The group “Secured Borders” had the most violent rhetoric, some of it well after the presidential election. A post in March 2017 described the threat of “dangerous illegal aliens” and said, “The only way to deal with them is to kill them all.” Another post about immigrants called for a draconian new law, saying, “if you get deported that’s your only warning. You come back you get shot and rolled into a ditch… BANG, problem solved.” And a post about refugees said, “the state department needs to be burned to the ground and the rubble reduced to ashes.”
More than two dozen messages encouraging violence are among thousands of controversial posts from Russia-linked Facebook accounts that analysts say sought to increase hostility — both ideological and physical — in the U.S. in an effort to further divide American society along political, religious or racial lines.

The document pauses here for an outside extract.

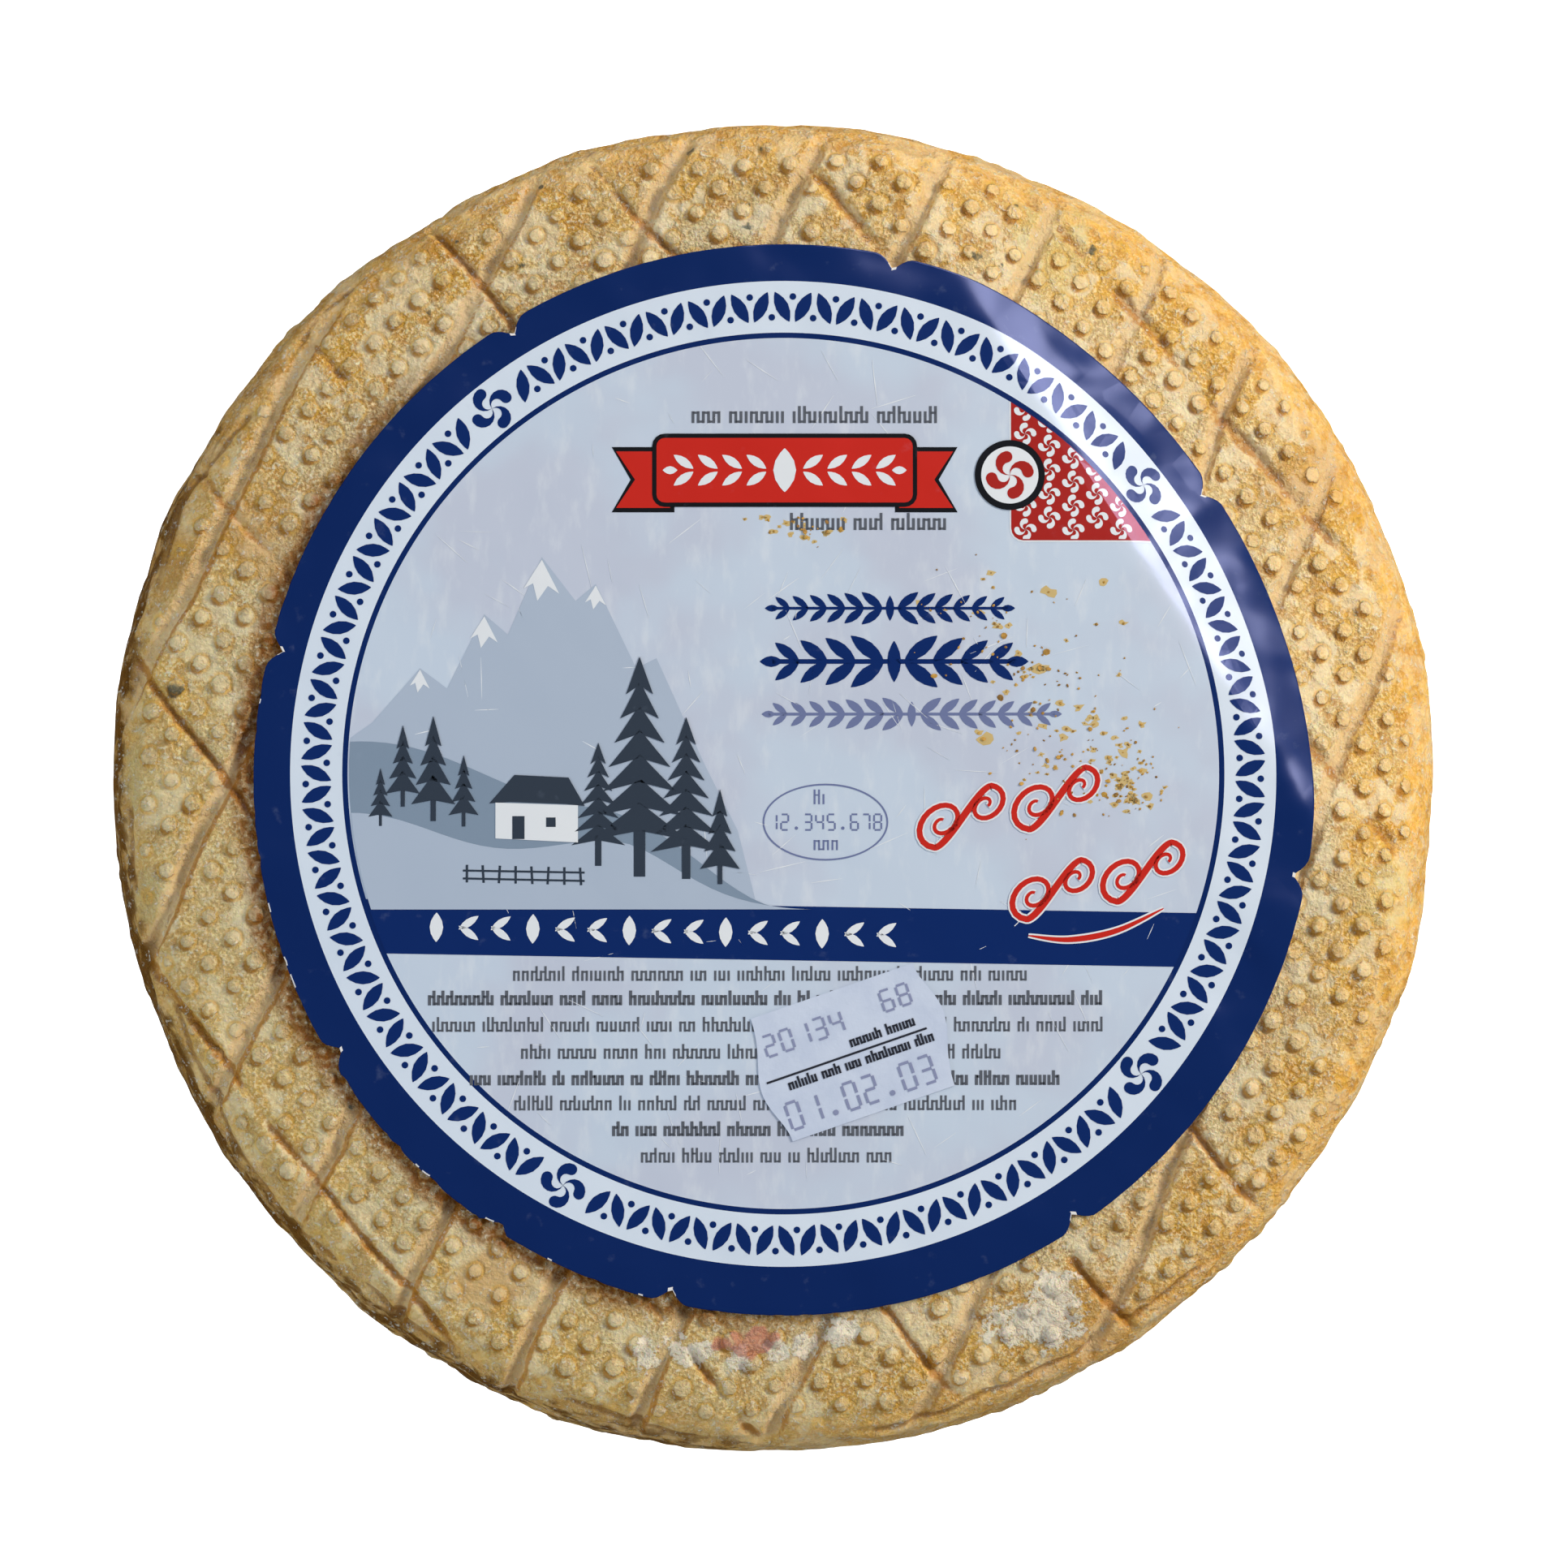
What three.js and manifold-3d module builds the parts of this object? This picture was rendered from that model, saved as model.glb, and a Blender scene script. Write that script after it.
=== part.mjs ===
// A round wheel of semi-hard cheese lying flat: pressed rind, round paper label, small date sticker.
// Millimetres, +Z up. The origin is the centre of the flat base.

import * as THREE from 'three';
import { mergeVertices } from 'three/addons/utils/BufferGeometryUtils.js';
import Module from 'manifold-3d';

// ---------------------------------------------------------------------------
// Driving dimensions, in millimetres and degrees
// ---------------------------------------------------------------------------

// The wheel
const WHEEL_RADIUS = 100; // at half height
const WHEEL_HEIGHT = 80;
const SHOULDER_RADIUS = 10; // rounding between a face and the side
const SIDE_BULGE = 0.3; // how far the side swells between its two shoulders
const WHEEL_SEGMENTS = 64;

// The wheel is a little out of round: each lobe is [waves round the rim, height, direction of a crest]
const RIM_LOBES = [
  [1, 0.5, 140],
  [2, 0.25, 64.5],
  [3, 0.33, 27.4],
  [4, 0.18, -21.6],
];

// On one side the top has slumped: it falls away along straight lines across one direction
const SLUMP_DIRECTION = 33;
const SLUMP_START = 61; // distance from the axis where the fall begins
const SLUMP_STEEP = 25; // slope of the first stretch
const SLUMP_STEEP_START_WIDTH = 7;
const SLUMP_EASE = 78; // distance where the slope eases
const SLUMP_EASE_WIDTH = 6;
const SLUMP_GENTLE = 14; // slope from there to the shoulder
const SLUMP_FADE_HEIGHT = 25; // below this the side keeps its shape
const SLUMP_BULGE = 1.6; // how far the slumped side has spread outwards
const SLUMP_BULGE_WIDTH = 45; // half its width round the rim

// Two families of straight grooves, pressed by the mould's liner into both faces
const GROOVE_WIDTH = 3.4;
const GROOVE_BED = 0.8; // width of its bed
const GROOVE_DEPTH = 1.1;
const STEEP_GROOVES = 10;
const STEEP_ANGLE = 63;
const STEEP_ANGLE_FAN = 0.42; // each groove turns by this much from the one before
const STEEP_FIRST = -91.5; // distance of the first groove from the axis
const STEEP_PITCH = 18.6;
const FLAT_GROOVES = 8;
const FLAT_ANGLE = 131.1;
const FLAT_ANGLE_FAN = -0.35;
const FLAT_FIRST = 87.2;
const FLAT_PITCH = -23.6;
const FLAT_PITCH_GROWTH = -0.24;
const GROOVE_INNER_END = 74; // the label hides the face inside this radius
const GROOVE_OVERRUN = 4; // how far the cut runs past the rim
const GROOVE_STEP = 6; // length of a straight piece where the face slumps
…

Mark R. Jacobson, a Georgetown University professor and expert on Russian influence operations, said Russia strategically seeks to undermine U.S. political cohesion by promoting extremist views within opposing political or social groups, and hoping chaos—and violence — ensues.
“The Russians don’t want groups like Black Lives Matter [and] the Alt-Right to sit there and have discussions and debates about the future of America. They want violent clashes,” Jacobson said.
Jacobson noted that, during the Cold War, Russia sought to enhance extremist ideas within the civil rights movement in hopes of sparking race-based warfare in the U.S.
“If we start to see violent rallies… we should start to look for the hidden hand of Russian influence behind it,” he said.
Columbia University’s Albright said even if only a fraction of the accounts’ posts called for physical violence, the overall messaging sought to push audiences toward more radical viewpoints that they would act on.
“These posts contained psychological calls to action toward both online and physical behavior,” he said.
Some of the violent posts received tens of thousands of likes, comments, shares, or reactions, according to a database of messages Albright compiled from six now-deleted Russia-linked accounts, which included the accounts that posted the violent messages reviewed by CNN.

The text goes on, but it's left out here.